To do: Please return the full listing below without altering anything.

*** Material provided ***

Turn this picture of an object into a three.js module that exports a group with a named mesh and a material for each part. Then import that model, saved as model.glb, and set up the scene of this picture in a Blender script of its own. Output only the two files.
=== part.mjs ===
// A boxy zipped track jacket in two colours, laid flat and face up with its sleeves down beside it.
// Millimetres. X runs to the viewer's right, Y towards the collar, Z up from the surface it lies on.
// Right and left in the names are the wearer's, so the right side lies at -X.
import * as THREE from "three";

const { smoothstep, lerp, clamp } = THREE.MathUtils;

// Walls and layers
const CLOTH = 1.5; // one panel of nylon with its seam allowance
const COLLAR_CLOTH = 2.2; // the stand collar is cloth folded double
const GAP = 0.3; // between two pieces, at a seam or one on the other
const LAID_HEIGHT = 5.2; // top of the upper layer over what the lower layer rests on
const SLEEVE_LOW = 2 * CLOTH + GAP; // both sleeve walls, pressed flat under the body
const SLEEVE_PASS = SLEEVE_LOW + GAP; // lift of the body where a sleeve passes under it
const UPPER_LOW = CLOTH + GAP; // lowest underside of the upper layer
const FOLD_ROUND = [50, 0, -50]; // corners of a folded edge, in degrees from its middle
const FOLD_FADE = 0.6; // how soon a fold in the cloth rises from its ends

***

In response:
Turn this picture of an object into a three.js module that exports a group with a named mesh and a material for each part. Then import that model, saved as model.glb, and set up the scene of this picture in a Blender script of its own. Output only the two files.
=== part.mjs ===
// A boxy zipped track jacket in two colours, laid flat and face up with its sleeves down beside it.
// Millimetres. X runs to the viewer's right, Y towards the collar, Z up from the surface it lies on.
// Right and left in the names are the wearer's, so the right side lies at -X.
import * as THREE from "three";

const { smoothstep, lerp, clamp } = THREE.MathUtils;

// Walls and layers
const CLOTH = 1.5; // one panel of nylon with its seam allowance
const COLLAR_CLOTH = 2.2; // the stand collar is cloth folded double
const GAP = 0.3; // between two pieces, at a seam or one on the other
const LAID_HEIGHT = 5.2; // top of the upper layer over what the lower layer rests on
const SLEEVE_LOW = 2 * CLOTH + GAP; // both sleeve walls, pressed flat under the body
const SLEEVE_PASS = SLEEVE_LOW + GAP; // lift of the body where a sleeve passes under it
const UPPER_LOW = CLOTH + GAP; // lowest underside of the upper layer
const FOLD_ROUND = [50, 0, -50]; // corners of a folded edge, in degrees from its middle
const FOLD_FADE = 0.6; // how soon a fold in the cloth rises from its ends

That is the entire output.